La mejor resonancia que teníamos de nuestro trabajo en Crónica nos llegaba en las cartas de don Ramón a Germán Vargas. Se interesaba por las noticias menos pensadas y por los amigos y hechos de Colombia, y Germán le mandaba recortes de prensa y le contaba en cartas interminables las noticias que prohibía la censura. Es decir, para él había dos Crónicas: la que hacíamos nosotros y la que le resumía Germán los fines de semana. Los comentarios entusiastas o severos de don Ramón sobre nuestros artículos eran nuestra avidez mayor.
Entre las varias causas con que quisieron explicarse los tropiezos de Crónica, y aun las incertidumbres del grupo, supe por casualidad que algunos los atribuían a mi mala suerte congénita y contagiosa. Como una prueba mortal se citaba mi reportaje sobre Berascochea, el futbolista brasileño, con el cual quisimos conciliar deporte y literatura en un género nuevo y fue el descalabro definitivo. Cuando me enteré de mi fama indigna ya estaba muy extendida entre los clientes del Japy. Desmoralizado hasta el tuétano la comenté con Germán Vargas, que ya la conocía, como el resto del grupo.
– Tranquilo, maestro -me dijo sin la menor duda-. Escribir como usted escribe sólo se explica por una buena suerte que no la derrota nadie.
No todo fueron malas noches.
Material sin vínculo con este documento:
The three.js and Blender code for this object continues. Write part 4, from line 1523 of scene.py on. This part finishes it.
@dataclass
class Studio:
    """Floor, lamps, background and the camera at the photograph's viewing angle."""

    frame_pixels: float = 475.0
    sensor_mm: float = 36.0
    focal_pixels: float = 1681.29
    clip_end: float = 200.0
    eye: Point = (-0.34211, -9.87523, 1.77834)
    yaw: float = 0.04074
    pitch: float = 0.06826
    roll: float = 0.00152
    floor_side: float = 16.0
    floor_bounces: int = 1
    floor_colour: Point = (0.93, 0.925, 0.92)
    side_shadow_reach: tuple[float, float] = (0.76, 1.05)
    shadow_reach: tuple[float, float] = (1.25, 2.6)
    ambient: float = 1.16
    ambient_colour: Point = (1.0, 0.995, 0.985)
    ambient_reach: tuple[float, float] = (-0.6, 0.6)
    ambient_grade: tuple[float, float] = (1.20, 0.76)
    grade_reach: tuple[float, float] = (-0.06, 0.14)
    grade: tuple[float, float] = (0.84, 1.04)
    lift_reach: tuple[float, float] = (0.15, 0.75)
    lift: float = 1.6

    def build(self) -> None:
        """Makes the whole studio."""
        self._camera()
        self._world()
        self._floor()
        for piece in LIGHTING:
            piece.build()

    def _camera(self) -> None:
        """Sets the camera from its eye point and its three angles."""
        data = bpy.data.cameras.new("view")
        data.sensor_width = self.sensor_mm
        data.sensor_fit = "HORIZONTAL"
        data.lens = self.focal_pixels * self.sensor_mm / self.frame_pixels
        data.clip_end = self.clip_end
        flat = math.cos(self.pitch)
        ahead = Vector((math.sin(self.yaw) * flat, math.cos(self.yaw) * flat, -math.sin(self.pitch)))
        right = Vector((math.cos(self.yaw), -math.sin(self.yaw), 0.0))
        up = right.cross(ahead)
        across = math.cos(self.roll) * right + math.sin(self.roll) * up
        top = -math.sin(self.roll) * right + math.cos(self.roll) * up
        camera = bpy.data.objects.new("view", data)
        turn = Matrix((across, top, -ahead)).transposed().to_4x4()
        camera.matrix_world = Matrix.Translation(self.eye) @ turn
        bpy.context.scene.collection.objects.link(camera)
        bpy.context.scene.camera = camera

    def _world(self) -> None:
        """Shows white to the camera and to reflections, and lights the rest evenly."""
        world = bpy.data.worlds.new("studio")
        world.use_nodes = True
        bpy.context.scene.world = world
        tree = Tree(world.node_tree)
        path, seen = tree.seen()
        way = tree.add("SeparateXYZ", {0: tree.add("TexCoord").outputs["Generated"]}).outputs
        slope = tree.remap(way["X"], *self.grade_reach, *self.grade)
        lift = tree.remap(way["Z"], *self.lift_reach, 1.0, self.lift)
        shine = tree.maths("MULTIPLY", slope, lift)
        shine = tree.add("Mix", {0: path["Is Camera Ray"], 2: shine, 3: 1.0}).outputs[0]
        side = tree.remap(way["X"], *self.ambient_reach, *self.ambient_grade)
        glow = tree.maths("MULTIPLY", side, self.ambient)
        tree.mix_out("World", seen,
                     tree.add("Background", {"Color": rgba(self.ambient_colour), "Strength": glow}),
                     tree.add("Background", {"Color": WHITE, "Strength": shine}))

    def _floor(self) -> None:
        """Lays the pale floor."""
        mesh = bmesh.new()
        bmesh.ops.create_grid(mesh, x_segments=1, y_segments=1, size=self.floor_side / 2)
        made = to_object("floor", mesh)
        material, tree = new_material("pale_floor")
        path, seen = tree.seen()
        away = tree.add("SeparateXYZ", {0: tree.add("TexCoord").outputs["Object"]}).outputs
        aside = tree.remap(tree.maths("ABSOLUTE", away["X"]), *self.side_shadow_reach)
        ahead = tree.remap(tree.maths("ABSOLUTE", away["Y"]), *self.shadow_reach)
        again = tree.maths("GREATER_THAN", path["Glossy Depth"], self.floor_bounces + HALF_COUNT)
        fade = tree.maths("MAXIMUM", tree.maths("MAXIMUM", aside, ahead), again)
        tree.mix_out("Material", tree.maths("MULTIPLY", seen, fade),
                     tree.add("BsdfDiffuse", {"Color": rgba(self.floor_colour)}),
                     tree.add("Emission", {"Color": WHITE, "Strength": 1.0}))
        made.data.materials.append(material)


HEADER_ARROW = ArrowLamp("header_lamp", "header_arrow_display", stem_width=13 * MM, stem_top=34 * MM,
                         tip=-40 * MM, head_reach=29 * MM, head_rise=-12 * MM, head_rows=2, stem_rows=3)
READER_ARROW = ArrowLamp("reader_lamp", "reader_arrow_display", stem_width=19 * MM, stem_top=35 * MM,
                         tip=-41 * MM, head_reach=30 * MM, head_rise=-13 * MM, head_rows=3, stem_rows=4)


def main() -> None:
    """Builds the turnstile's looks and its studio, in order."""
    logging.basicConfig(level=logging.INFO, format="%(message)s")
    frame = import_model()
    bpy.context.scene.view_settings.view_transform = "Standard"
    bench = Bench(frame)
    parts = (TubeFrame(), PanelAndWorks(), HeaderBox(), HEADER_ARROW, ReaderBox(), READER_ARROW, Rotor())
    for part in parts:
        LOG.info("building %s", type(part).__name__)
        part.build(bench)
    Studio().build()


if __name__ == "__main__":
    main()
La del 27 de julio de 1950, en la casa de fiestas de la Negra Eufemia, tuvo un cierto valor histórico en mi vida de escritor. No sé por qué buena causa la dueña había ordenado un sancocho épico de cuatro carnes, y los alcaravanes alborotados por los olores montaraces extremaron los chillidos alrededor del fogón. Un cliente frenético agarró un alcaraván por el cuello y lo echó vivo en la olla hirviendo. El animal alcanzó apenas a lanzar un aullido de dolor con un aletazo final y se hundió en los profundos infiernos. El asesino bárbaro trató de agarrar otro, pero la Negra Eufemia estaba ya levantada del trono con todo su poder.
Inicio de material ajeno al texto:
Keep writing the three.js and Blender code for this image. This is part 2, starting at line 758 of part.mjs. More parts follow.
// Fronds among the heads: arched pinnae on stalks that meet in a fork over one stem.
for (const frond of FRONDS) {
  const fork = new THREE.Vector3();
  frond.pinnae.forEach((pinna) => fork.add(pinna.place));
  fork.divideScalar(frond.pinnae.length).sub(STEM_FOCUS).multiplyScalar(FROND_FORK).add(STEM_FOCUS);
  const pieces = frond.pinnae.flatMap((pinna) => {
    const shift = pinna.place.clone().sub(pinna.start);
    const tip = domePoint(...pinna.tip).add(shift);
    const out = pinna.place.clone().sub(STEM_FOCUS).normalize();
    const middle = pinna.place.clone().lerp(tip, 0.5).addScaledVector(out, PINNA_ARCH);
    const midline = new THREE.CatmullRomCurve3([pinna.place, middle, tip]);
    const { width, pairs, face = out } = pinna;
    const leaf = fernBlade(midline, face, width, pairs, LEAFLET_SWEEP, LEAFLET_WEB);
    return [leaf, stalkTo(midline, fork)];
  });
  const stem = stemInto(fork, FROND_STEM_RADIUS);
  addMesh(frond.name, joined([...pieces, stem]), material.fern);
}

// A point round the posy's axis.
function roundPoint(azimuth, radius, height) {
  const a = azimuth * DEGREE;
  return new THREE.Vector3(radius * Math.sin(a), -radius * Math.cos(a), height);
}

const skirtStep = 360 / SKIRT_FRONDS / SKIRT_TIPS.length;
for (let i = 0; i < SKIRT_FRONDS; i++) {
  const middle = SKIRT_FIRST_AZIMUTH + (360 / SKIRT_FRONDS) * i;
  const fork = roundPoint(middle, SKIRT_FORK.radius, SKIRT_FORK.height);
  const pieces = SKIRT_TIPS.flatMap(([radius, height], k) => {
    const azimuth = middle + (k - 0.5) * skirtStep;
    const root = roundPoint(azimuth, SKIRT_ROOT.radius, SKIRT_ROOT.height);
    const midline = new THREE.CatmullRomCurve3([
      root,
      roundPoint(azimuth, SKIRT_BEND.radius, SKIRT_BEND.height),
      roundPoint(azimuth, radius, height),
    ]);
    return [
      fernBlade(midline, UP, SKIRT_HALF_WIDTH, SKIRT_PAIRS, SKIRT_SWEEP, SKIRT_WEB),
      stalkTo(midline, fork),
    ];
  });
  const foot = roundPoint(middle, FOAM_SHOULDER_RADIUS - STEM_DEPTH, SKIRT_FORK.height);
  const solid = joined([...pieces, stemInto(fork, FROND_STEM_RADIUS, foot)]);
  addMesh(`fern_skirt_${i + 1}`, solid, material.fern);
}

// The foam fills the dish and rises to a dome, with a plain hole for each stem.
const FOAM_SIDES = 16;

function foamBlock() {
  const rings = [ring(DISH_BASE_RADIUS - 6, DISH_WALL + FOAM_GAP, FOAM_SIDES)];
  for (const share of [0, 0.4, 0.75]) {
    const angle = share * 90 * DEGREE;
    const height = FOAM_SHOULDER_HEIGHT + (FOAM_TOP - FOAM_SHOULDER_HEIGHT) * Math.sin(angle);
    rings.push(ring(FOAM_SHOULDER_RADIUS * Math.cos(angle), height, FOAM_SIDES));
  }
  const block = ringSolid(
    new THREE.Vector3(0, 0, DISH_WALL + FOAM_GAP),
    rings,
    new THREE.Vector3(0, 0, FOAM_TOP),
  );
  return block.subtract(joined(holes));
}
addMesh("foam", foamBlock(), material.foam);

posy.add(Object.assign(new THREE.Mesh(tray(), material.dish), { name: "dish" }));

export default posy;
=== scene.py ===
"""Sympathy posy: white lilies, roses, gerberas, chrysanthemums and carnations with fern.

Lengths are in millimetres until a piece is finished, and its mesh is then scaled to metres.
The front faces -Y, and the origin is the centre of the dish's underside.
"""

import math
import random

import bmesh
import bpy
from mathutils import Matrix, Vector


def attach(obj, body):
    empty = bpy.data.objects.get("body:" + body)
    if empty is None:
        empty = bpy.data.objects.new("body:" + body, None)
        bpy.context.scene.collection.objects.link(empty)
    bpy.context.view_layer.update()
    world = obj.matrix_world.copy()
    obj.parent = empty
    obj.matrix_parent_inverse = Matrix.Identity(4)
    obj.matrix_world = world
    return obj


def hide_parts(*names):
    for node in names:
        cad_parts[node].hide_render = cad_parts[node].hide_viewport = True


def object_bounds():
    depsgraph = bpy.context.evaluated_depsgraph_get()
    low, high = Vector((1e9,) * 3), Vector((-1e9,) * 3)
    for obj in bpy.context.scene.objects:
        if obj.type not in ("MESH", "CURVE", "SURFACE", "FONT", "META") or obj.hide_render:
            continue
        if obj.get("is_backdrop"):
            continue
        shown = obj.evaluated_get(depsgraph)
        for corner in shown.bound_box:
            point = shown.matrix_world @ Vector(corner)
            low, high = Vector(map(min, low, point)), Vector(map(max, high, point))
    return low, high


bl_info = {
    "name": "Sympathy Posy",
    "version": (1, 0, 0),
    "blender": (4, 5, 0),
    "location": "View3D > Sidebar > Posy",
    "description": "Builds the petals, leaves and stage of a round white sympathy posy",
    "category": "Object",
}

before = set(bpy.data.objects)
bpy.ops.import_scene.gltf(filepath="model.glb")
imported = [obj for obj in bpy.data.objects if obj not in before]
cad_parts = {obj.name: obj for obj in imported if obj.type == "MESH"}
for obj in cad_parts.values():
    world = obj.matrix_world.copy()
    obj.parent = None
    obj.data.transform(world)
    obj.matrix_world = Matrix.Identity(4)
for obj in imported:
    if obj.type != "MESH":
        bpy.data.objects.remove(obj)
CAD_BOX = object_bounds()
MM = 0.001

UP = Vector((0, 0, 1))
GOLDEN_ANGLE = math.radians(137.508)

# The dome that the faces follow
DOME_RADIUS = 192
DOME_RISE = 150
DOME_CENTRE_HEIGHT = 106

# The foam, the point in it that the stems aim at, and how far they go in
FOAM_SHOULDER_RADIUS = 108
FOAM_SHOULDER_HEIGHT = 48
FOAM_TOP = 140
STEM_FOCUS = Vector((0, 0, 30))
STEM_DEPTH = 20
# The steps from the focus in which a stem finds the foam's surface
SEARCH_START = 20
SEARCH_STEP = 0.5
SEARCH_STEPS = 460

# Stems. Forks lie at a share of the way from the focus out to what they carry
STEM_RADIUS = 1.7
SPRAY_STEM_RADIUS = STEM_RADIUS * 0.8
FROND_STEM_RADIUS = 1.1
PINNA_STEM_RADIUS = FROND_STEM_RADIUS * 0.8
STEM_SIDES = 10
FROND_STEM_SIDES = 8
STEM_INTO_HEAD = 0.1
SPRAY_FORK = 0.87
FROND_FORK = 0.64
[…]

– ¡Quietos, carajo -gritó-, que los alcaravanes les van a sacar los ojos!
Sólo a mí me importó, porque fui el único que no tuvo alma para probar el sancocho sacrílego. En vez de irme a dormir me precipité a la oficina de Crónica y escribí de un solo trazo el cuento de tres clientes de un burdel a quienes los alcaravanes les sacaron los ojos y nadie lo creyó. Tenía sólo cuatro cuartillas de tamaño oficio a doble espacio, y estaba contado en primera persona del plural por una voz sin nombre. Es de un realismo transparente y sin embargo el más enigmático de mis cuentos, que además me enfiló por un rumbo que estaba a punto de abandonar por no poder. Había empezado a escribir a las cuatro de la madrugada del viernes y terminé a las ocho de la mañana atormentado por un deslumbramiento de adivino. Con la complicidad infalible de Porfirio Mendoza, el armador histórico de El Heraldo, reformé el diagrama previsto para la edición de Crónica que circulaba el día siguiente. En el último minuto, desesperado por la guillotina del cierre, le dicté a Porfirio el título definitivo que acababa por fin de encontrar, y él lo escribió en directo en el plomo fundido: «La noche de los alcaravanes».